For residents, withholding tax is final only on certain kinds of income, such as winnings from betting and gaming, qualifying interest, qualifying dividends, and pension payouts. In these cases, the tax withheld satisfies the full tax obligation for that income.
In all other instances involving resident taxpayers, withholding tax is not final. This means that the recipient must declare the gross income and withheld tax on their annual return and settle any additional tax due.
For employees doing side hustles, how do you deal with withholding tax?
Employees who earn income outside their regular employment — commonly referred to as side hustles — remain subject to tax obligations in Kenya.
While salary income is taxed under Pay As You Earn (PAYE), additional income from consultancy, professional work, rentals or digital platforms must be declared separately in the individual’s annual tax return.
Where side-hustle income falls under categories subject to withholding tax, such as consultancy or professional fees, the payer is required to deduct tax at the prescribed rate, remit it to the KRA and issue a withholding tax certificate.
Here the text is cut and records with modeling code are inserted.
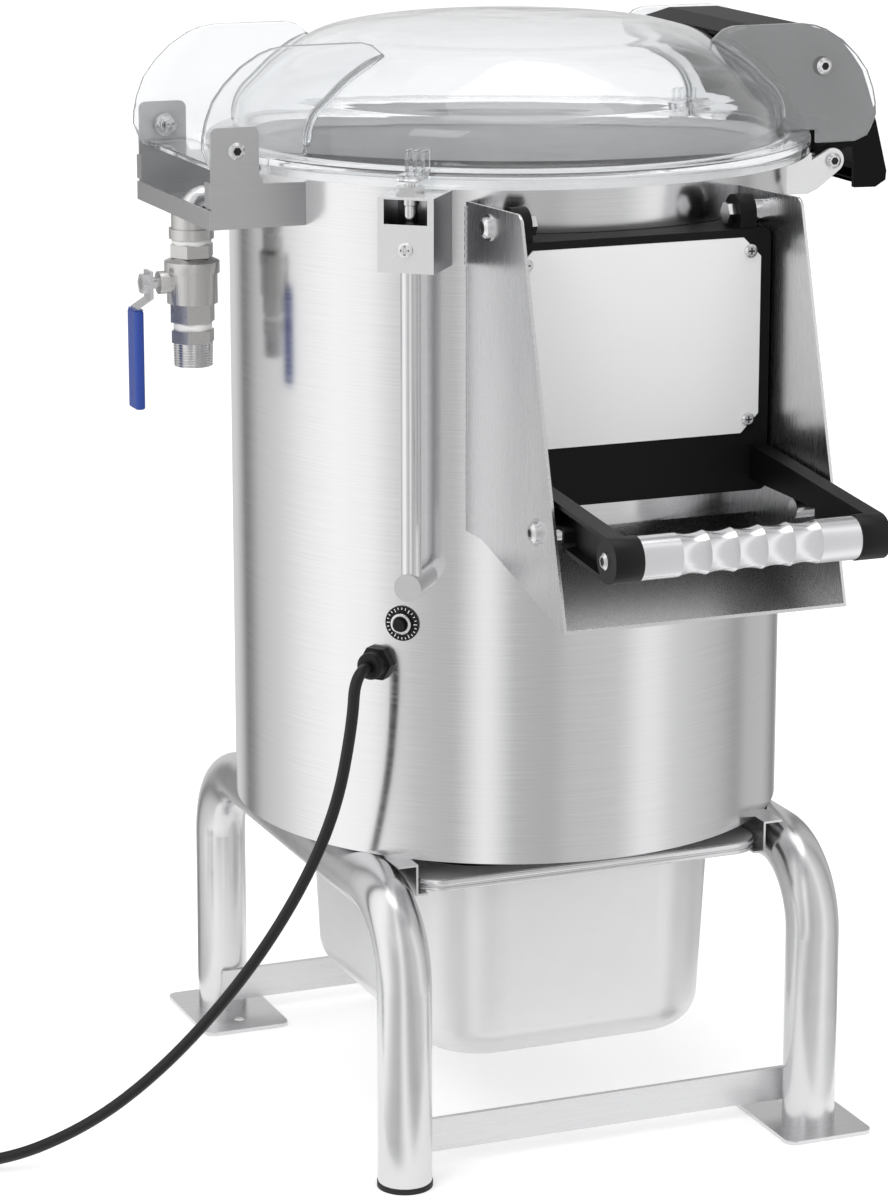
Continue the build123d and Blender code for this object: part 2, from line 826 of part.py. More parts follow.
# Grip with hollows for the fingers
finger_start = -49.7
finger_pitch = 19.7
finger_count = 5
finger_depth = 1.6
grip_edge = 1.2
with BuildPart() as handle_grip:
    with BuildSketch(Plane((0, boss_y, boss_z), x_dir=(1, 0, 0), z_dir=(0, 0, 1))):
        with BuildLine():
            Polyline(
                (finger_start + finger_count * finger_pitch, grip_radius),
                (grip_half, grip_radius),
                (grip_half, 0),
                (-grip_half, 0),
                (-grip_half, grip_radius),
                (finger_start, grip_radius),
            )
            for finger in range(finger_count):
                near = finger_start + finger * finger_pitch
                ThreePointArc(
                    (near, grip_radius),
                    (near + finger_pitch / 2, grip_radius - finger_depth),
                    (near + finger_pitch, grip_radius),
                )
        make_face()
    revolve(axis=Axis((0, boss_y, boss_z), (1, 0, 0)))
    handle_screw_depth = 25.0
    for side in (-1, 1):
        screw_plane = Plane((side * grip_half, boss_y, boss_z), x_dir=(0, 1, 0), z_dir=(-side, 0, 0))
        bore(screw_plane, handle_bore, handle_screw_depth)

handle_head = 5.6
handle_head_height = 3.2
with BuildPart() as handle_screws:
    for side in (-1, 1):
        screw_plane = Plane((side * arm_outer, boss_y, boss_z), x_dir=(0, 1, 0), z_dir=(side, 0, 0))
        button_head(screw_plane, handle_head, handle_head_height)
        disc(screw_plane, handle_bore, -(arm_outer - grip_half + handle_screw_depth - running_gap))
        socket_plane = screw_plane.offset(handle_head_height - socket_depth)
        hexagon(socket_plane, socket_radius, socket_depth, Mode.SUBTRACT)

# Clear lid: one moulding with a dome, a rim that hangs over the drum, ears and lugs
dome_inset = 3.5
dome_radius = drum_radius - dome_inset
dome_height = 81.5
dome_wall = 3.0
flange_overhang = 16.5
flange_radius = drum_radius + flange_overhang
flange_height = 4.0
flange_lip = 3.5
flange_hang = 12.3
flange_rise = 5.5
flange_round = 2.4
dome_foot = rim + flange_rise + flange_height
dome_shares = [
    (1.0, 0.0798),
    (0.984, 0.288),
    (0.929, 0.448),
    (0.862, 0.607),
    (0.779, 0.751),
    (0.712, 0.842),
    (0.639, 0.896),
    (0.500, 0.947),
    (0.360, 0.975),
    (0.0, 1.0),
]


def dome_places(extra):
    """Half section of a dome whose radius and height differ from the lid's by an extra."""
    return [
        ((dome_radius + extra) * across, dome_foot + (dome_height + extra) * up)
        for across, up in dome_shares
    ]


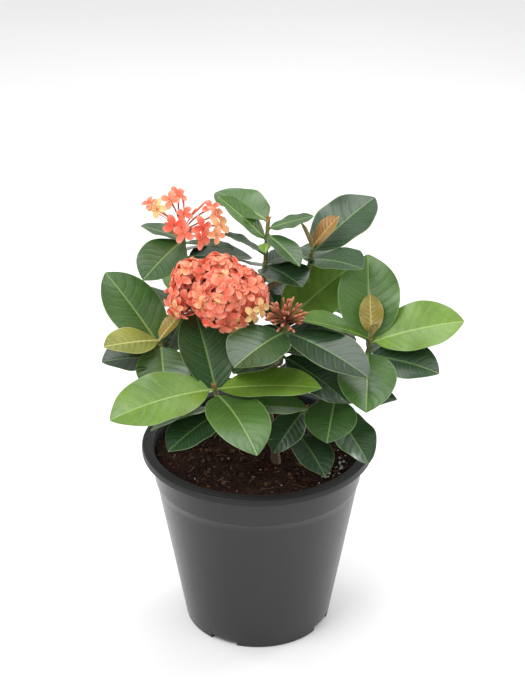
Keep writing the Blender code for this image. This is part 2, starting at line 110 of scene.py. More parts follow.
# Stems.
TRUNK_RADIUS = 4.2
BRANCH_RADIUS = 2.7
TWIG_RADIUS = 2.0
BRANCH_END = 5
BARK_SIDES = 14
GREEN_SIDES = 10

# Leaves.
PETIOLE_SHARE = 0.06
PETIOLE_HALF_WIDTH = 1.5
WIDEST = 0.52
BASE_CURVE = (2.1, 0.62)
TIP_CURVE = (2.2, 0.85)
EDGE_LIFT = 0.1
BLADE_ROWS = 46
BLADE_COLUMNS = (0, 0.035, 0.1, 0.21, 0.35, 0.5, 0.65, 0.8, 0.92, 1)
BLADE_HALF_THICKNESS = 0.24
RIB_DEPTH = 1.2
RIB_WIDTH = 1.2
GROOVE_DEPTH = 0.3
GROOVE_WIDTH = 0.9
VEINS = 9
# Side veins sweep towards the tip by a part of the length, along a curve, and alternate left and right.
VEIN_SWEEP = 0.21
VEIN_CURVE = 1.4
VEIN_OFFSET = 0.4
QUILT = 0.085
YOUNG_QUILT = 0.45
YOUNG_RISE = 2.5
RIPPLE = 0.9
SHADE_SCATTER = 0.04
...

However, the tax deducted is not automatically the final tax.
When filing annual returns, the individual must first compute the gross side-hustle income, deduct all allowable business expenses incurred in earning that income — such as transport, internet, office costs or professional tools — to arrive at the taxable profit. The applicable income tax is then calculated on that profit, after which the withholding tax already deducted is claimed as a credit against the final tax payable.
Are there instances where you can get back withholding tax?
Yes. In Kenya, withholding tax is often treated as an advance tax payment rather than a final tax, especially for resident taxpayers. When the recipient files their annual income tax return, the amount already withheld can be credited against their overall tax liability.
If the total tax due for the year is less than the amount withheld, the taxpayer may be eligible for a refund of the excess. This often happens when the taxpayer’s effective tax rate is lower than anticipated or when allowable expenses and reliefs reduce the overall tax liability.